#### [WHAT THE EXERCISE ASKS]
Begin with the line that contains "const THROAT_FRONT = [0.45, 0, 0.9];" and end with the line that contains "low, high = Vector((1e9,)": copy that span of lines exactly, and nothing outside it.

──────────

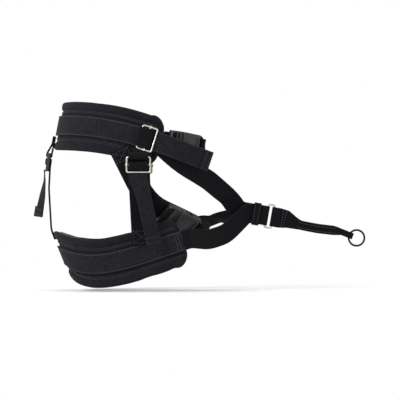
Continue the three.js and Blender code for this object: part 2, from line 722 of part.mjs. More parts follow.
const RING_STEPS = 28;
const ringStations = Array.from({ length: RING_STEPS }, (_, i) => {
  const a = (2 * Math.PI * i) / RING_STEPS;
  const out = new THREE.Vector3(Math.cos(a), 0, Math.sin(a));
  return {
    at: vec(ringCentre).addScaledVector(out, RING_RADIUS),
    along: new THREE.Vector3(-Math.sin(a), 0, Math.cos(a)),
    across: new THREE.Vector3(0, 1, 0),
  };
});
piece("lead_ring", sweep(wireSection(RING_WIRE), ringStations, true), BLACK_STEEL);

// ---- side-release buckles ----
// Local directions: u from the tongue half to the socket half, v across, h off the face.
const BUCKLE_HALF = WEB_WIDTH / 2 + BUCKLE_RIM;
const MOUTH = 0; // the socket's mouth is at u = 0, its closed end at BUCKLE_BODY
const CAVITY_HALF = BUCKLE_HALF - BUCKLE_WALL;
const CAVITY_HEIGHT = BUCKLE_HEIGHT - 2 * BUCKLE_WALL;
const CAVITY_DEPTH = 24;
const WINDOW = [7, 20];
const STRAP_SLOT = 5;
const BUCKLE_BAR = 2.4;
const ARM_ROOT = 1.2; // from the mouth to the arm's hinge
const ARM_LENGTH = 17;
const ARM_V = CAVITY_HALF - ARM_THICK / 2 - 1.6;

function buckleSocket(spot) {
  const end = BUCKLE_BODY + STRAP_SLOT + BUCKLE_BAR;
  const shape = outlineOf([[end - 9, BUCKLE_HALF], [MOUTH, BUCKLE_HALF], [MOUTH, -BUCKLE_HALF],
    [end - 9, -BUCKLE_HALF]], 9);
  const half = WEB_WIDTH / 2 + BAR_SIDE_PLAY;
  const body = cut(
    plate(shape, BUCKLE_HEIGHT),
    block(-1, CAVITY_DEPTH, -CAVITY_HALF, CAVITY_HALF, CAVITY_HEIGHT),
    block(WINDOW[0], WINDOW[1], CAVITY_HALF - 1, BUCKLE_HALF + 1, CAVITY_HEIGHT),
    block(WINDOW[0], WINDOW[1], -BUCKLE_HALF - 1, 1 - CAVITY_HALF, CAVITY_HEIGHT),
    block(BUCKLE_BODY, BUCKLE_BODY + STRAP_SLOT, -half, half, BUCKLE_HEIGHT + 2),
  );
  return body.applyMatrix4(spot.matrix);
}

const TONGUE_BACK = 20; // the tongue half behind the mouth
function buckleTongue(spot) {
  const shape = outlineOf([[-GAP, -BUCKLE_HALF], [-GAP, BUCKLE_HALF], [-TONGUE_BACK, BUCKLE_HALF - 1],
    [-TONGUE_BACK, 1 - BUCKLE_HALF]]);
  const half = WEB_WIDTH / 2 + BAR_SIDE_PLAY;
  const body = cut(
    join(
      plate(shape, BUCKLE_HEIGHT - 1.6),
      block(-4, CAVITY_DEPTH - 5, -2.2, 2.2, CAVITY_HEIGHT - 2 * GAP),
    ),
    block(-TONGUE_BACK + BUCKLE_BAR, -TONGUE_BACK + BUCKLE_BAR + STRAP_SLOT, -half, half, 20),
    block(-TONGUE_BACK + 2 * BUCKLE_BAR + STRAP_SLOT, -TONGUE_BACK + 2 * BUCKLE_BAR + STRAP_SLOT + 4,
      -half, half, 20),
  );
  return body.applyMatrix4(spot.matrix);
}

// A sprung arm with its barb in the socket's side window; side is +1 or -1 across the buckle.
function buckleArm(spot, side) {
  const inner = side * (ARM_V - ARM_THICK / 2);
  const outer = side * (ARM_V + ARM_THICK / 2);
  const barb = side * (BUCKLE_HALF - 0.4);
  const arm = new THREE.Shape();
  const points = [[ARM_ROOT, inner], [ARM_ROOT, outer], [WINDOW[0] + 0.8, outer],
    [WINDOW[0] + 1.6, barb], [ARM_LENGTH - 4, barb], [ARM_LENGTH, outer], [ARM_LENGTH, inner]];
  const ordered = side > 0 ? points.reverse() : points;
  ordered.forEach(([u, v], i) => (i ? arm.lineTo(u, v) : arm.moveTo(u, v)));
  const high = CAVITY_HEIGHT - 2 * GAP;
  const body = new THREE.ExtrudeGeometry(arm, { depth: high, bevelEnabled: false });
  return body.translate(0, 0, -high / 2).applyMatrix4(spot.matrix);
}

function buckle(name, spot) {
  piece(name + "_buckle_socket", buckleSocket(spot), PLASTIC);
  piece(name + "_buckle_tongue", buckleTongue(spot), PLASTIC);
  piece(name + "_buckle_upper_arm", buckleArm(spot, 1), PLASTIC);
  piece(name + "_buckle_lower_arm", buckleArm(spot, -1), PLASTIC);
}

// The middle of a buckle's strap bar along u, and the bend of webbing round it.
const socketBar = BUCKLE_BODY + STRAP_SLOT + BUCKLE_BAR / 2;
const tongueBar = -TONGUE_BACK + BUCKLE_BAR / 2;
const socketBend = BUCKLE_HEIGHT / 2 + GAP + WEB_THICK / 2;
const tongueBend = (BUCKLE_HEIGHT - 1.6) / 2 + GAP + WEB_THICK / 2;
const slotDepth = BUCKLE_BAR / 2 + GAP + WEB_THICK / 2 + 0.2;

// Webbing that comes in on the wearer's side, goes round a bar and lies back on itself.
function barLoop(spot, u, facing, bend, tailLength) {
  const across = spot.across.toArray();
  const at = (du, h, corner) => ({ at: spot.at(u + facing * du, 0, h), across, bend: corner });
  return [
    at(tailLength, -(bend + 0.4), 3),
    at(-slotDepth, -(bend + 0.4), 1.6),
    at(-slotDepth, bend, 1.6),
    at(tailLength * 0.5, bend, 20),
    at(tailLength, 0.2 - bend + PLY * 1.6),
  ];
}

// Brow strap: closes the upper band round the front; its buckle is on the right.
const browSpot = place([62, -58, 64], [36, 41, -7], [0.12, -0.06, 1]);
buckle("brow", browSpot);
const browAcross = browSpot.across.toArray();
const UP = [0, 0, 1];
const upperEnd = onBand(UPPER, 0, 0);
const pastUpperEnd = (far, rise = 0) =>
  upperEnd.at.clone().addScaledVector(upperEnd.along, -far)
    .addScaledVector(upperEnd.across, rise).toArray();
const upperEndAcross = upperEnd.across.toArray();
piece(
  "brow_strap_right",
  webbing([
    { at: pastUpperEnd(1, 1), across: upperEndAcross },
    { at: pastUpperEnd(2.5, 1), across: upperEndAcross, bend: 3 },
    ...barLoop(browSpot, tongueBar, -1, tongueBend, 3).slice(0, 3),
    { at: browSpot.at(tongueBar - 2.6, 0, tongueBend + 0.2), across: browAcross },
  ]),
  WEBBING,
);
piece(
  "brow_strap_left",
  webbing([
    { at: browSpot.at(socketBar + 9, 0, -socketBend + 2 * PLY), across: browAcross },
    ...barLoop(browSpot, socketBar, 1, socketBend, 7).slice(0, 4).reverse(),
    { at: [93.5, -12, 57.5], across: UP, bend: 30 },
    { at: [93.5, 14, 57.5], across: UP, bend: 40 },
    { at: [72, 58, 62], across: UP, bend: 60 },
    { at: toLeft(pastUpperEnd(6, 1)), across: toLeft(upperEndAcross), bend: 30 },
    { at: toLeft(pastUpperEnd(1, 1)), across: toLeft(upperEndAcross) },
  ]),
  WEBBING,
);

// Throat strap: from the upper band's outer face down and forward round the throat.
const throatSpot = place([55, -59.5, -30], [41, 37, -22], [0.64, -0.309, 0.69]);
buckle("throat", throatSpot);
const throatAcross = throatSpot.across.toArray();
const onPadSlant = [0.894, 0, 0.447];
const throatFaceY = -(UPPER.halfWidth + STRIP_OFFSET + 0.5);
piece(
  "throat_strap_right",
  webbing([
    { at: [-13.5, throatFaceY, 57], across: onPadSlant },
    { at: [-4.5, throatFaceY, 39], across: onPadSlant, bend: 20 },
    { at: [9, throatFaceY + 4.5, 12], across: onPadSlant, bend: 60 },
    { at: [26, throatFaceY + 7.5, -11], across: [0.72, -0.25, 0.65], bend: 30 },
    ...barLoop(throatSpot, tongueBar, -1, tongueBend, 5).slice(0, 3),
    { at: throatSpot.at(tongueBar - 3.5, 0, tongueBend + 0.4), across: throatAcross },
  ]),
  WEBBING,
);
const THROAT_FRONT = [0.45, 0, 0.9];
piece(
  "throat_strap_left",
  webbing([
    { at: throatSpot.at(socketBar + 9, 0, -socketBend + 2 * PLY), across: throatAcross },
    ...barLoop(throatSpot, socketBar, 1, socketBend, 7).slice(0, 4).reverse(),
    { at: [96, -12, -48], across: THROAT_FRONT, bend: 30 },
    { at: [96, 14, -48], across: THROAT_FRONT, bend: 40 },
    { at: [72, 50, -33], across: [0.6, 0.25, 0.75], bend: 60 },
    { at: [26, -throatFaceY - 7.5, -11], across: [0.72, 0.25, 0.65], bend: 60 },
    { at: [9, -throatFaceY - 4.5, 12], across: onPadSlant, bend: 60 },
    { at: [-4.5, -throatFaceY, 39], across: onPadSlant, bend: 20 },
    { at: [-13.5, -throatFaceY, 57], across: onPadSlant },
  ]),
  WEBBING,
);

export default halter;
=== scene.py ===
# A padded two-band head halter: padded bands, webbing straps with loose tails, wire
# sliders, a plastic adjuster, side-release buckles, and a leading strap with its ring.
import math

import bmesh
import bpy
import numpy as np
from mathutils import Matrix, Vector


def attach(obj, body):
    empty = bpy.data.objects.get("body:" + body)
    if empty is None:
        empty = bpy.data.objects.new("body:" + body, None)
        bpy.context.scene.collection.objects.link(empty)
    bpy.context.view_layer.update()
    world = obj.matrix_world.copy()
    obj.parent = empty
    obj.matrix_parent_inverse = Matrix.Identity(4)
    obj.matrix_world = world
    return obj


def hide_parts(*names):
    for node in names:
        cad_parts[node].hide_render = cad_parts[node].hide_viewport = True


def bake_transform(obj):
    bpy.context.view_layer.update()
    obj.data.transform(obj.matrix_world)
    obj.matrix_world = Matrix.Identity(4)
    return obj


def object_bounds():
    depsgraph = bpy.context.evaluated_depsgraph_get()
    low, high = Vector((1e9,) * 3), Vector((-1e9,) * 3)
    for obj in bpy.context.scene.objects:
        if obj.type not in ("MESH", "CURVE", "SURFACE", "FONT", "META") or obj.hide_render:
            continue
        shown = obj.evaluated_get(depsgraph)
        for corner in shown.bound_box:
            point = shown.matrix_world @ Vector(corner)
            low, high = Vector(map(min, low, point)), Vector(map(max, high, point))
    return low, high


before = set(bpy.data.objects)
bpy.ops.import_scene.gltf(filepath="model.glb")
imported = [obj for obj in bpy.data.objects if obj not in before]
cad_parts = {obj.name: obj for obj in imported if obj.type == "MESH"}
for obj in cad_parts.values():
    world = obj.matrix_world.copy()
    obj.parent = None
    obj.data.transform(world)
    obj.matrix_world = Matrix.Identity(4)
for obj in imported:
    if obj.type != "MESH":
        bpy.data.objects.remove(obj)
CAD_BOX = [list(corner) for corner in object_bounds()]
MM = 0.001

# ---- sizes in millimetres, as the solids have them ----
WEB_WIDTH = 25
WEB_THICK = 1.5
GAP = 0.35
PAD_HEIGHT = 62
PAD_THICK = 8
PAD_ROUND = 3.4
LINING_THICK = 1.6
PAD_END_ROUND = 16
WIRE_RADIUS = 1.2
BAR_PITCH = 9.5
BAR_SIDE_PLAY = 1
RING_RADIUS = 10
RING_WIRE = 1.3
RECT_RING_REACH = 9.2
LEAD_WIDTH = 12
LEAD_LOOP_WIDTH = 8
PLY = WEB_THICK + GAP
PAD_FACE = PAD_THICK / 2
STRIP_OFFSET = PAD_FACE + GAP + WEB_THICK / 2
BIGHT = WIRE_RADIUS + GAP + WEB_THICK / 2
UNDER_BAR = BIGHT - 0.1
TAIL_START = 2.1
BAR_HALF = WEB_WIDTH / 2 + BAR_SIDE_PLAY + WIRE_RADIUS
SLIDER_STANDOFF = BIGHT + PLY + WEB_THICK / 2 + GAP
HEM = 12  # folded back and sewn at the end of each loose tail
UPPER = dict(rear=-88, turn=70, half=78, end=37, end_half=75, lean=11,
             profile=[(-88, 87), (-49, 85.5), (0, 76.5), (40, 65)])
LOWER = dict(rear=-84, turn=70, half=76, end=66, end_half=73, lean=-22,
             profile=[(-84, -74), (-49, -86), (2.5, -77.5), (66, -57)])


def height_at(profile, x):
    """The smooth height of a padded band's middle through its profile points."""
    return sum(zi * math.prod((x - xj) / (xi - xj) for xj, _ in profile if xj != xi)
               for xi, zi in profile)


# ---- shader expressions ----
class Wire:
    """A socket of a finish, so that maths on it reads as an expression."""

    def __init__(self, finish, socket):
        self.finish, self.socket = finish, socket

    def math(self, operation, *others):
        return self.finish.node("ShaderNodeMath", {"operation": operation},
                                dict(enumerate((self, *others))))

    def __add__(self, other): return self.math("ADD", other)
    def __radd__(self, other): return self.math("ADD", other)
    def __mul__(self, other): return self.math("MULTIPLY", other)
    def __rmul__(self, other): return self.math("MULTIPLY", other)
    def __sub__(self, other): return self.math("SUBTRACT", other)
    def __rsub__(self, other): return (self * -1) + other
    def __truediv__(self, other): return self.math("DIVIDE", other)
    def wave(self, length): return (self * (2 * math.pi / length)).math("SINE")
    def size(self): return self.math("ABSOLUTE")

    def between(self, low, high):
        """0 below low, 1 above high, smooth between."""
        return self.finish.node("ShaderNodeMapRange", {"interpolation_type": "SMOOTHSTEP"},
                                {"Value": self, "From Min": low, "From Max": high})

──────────

#### [THE RESPONSE]
const THROAT_FRONT = [0.45, 0, 0.9];
piece(
  "throat_strap_left",
  webbing([
    { at: throatSpot.at(socketBar + 9, 0, -socketBend + 2 * PLY), across: throatAcross },
    ...barLoop(throatSpot, socketBar, 1, socketBend, 7).slice(0, 4).reverse(),
    { at: [96, -12, -48], across: THROAT_FRONT, bend: 30 },
    { at: [96, 14, -48], across: THROAT_FRONT, bend: 40 },
    { at: [72, 50, -33], across: [0.6, 0.25, 0.75], bend: 60 },
    { at: [26, -throatFaceY - 7.5, -11], across: [0.72, 0.25, 0.65], bend: 60 },
    { at: [9, -throatFaceY - 4.5, 12], across: onPadSlant, bend: 60 },
    { at: [-4.5, -throatFaceY, 39], across: onPadSlant, bend: 20 },
    { at: [-13.5, -throatFaceY, 57], across: onPadSlant },
  ]),
  WEBBING,
);

export default halter;
=== scene.py ===
# A padded two-band head halter: padded bands, webbing straps with loose tails, wire
# sliders, a plastic adjuster, side-release buckles, and a leading strap with its ring.
import math

import bmesh
import bpy
import numpy as np
from mathutils import Matrix, Vector


def attach(obj, body):
    empty = bpy.data.objects.get("body:" + body)
    if empty is None:
        empty = bpy.data.objects.new("body:" + body, None)
        bpy.context.scene.collection.objects.link(empty)
    bpy.context.view_layer.update()
    world = obj.matrix_world.copy()
    obj.parent = empty
    obj.matrix_parent_inverse = Matrix.Identity(4)
    obj.matrix_world = world
    return obj


def hide_parts(*names):
    for node in names:
        cad_parts[node].hide_render = cad_parts[node].hide_viewport = True


def bake_transform(obj):
    bpy.context.view_layer.update()
    obj.data.transform(obj.matrix_world)
    obj.matrix_world = Matrix.Identity(4)
    return obj


def object_bounds():
    depsgraph = bpy.context.evaluated_depsgraph_get()
    low, high = Vector((1e9,) * 3), Vector((-1e9,) * 3)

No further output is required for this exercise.